Legacies of Detention in Myanmar

Info

Start date: 1 July, 2016 End date: 31 December, 2022 Project type: Research projects in countries with extended development cooperation (earlier Window 1) Project code: 16-04-DIGN Countries: Myanmar Thematic areas: Conflict, peace and security, State building, governance and civil society, Lead institution: Danish Institute Against Torture (DIGNITY), Denmark Partner institutions: Justice for All, Myanmar Mahidol University, Thailand Yangon University (UY), Myanmar Project website: go to website (the site might be inactive) Project coordinator: Andrew M. Jefferson Total grant: 9,644,206 DKK

Project summary

Prisons and detention practices play a fundamental role in modern states in general, and authoritarian and post-authoritarian states, in particular. This project explores the historical and contemporary role of detention in Myanmar and its significance for the reconfiguration of state and society. It will generate field-based knowledge about the history and consequences of detention practices (including structures, policies, institutional arrangements and everyday life) in Myanmar and explore how the contemporary penal system responds to the current political thaw. Using the notion of the legacy to capture the idea of practices of the past having powerful and productive effects through time the project explores how practices of detention persist yet mutate and have consequences for individuals, institutions, state and society. The project will illuminate people’s experiences of detention and the ways in which detention practices contribute to or detract from the establishment and maintenance of democracy and peace. Richly textured descriptions of changing practices of detention will illustrate how state and peace-building processes do not follow a linear, transparent trajectory but are multi-layered and unpredictable. Careful analysis of the experiences, technologies and politics of detention will enable us to explain the ambiguous and contested nature of detention practices and efforts to reform them and offer insights to policy-makers committed to supporting nascent moves toward rule of law and the realization of democracy and human rights.

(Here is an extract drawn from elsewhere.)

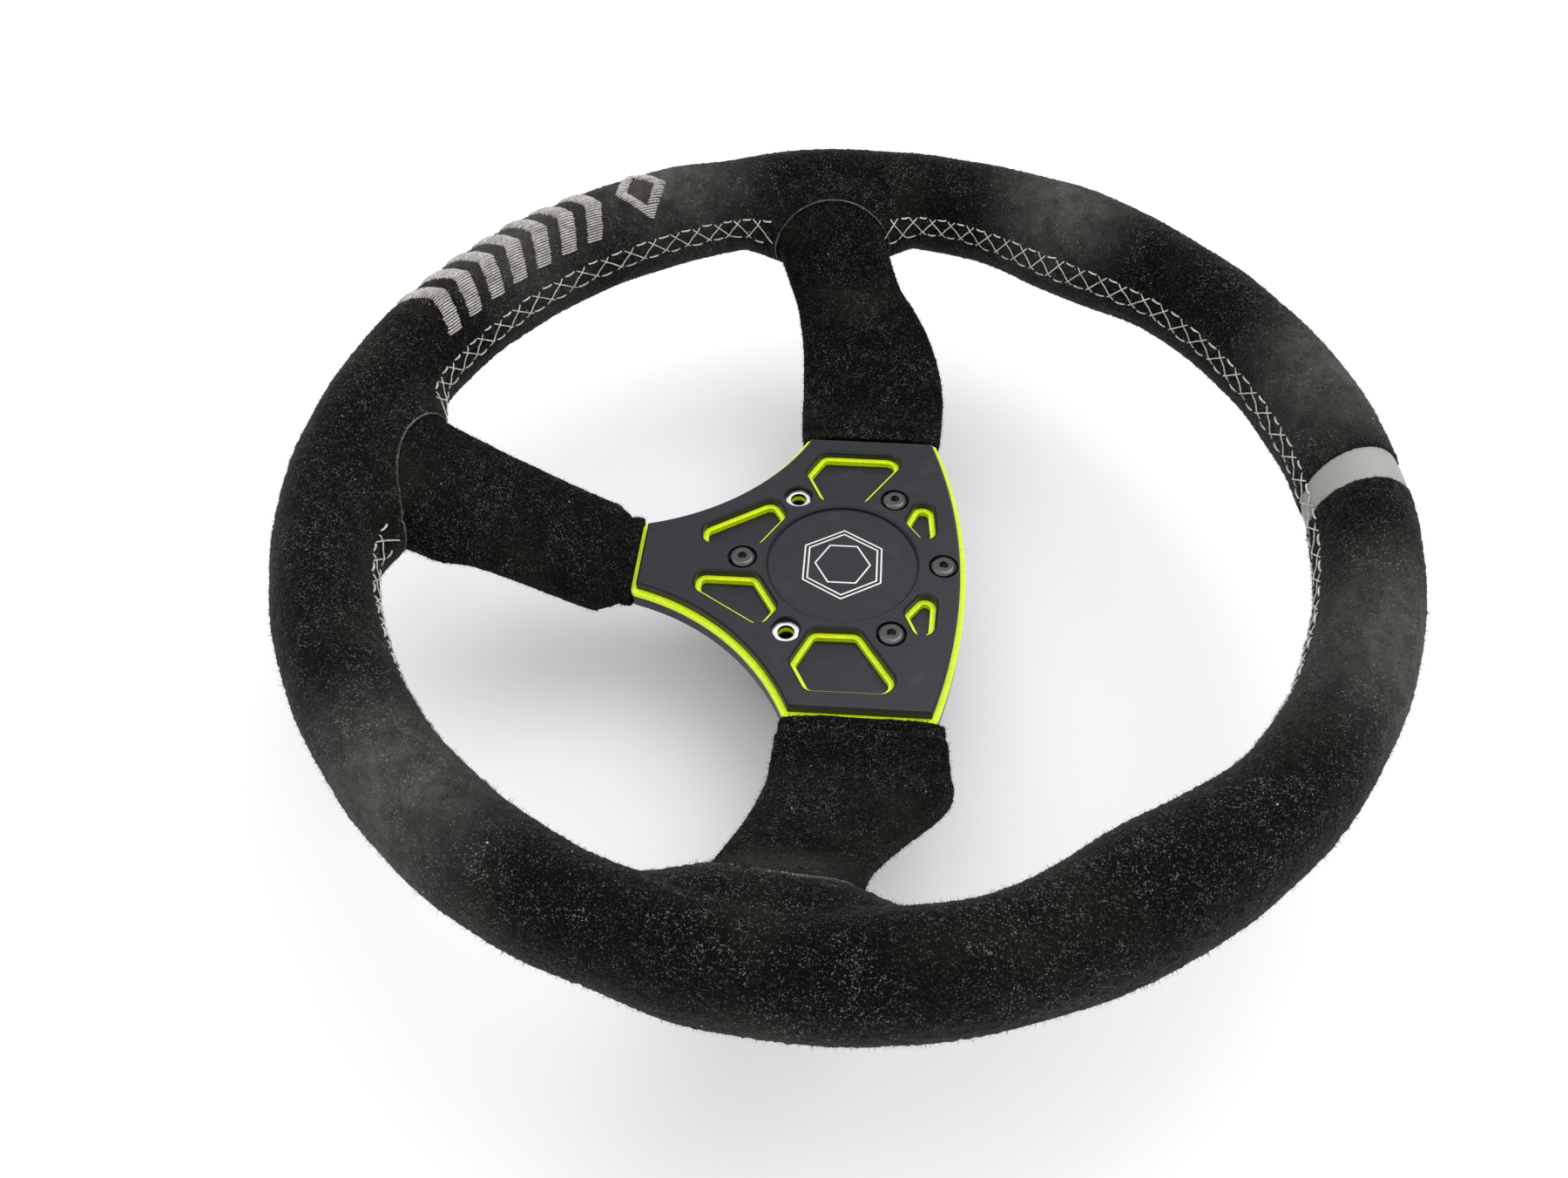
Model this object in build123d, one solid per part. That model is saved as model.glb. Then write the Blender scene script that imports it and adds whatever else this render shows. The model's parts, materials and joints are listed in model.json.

The project features joint research with the Department of Law, Yangon University and the organisation Justice for All as well as organisational, academic and methodological capacity-building. It will promote the application of empirical research and field-based methodologies reinvigorating research-led policy debates and providing important theoretical insights on the relationship between state formation and detention.

Outputs

Midterm report
The Denmark based team’s knowledge of Myanmar has become quite extensive as revealed through case studies and publications. A PhD based on extensive field research (“We are like water in their hands” – experiences of imprisonment in Myanmar) has been completed. A strong relationship with partners Justice for All and Mahidol’s Institute for Human Rights and Peace has been established. Two Burmese PhD students have been accepted on scholarships. Access to prisons was granted for the Denmark based researchers. This access is a massive achievement for the project, vindicating the patient, incremental ‘appreciative’ approach. Additionally, fieldwork-based data collection has been conducted by the local research team for three case studies: on Prisoners’ Contact with the Outside World; Gender and Imprisonment; and Prison Governance. Myanmar Prisons Department visited DIGNITY in Denmark as did JFA. A range of publication projects are underway and opportunities for dialogue between academia, civil society and state authorities have been identified and tested.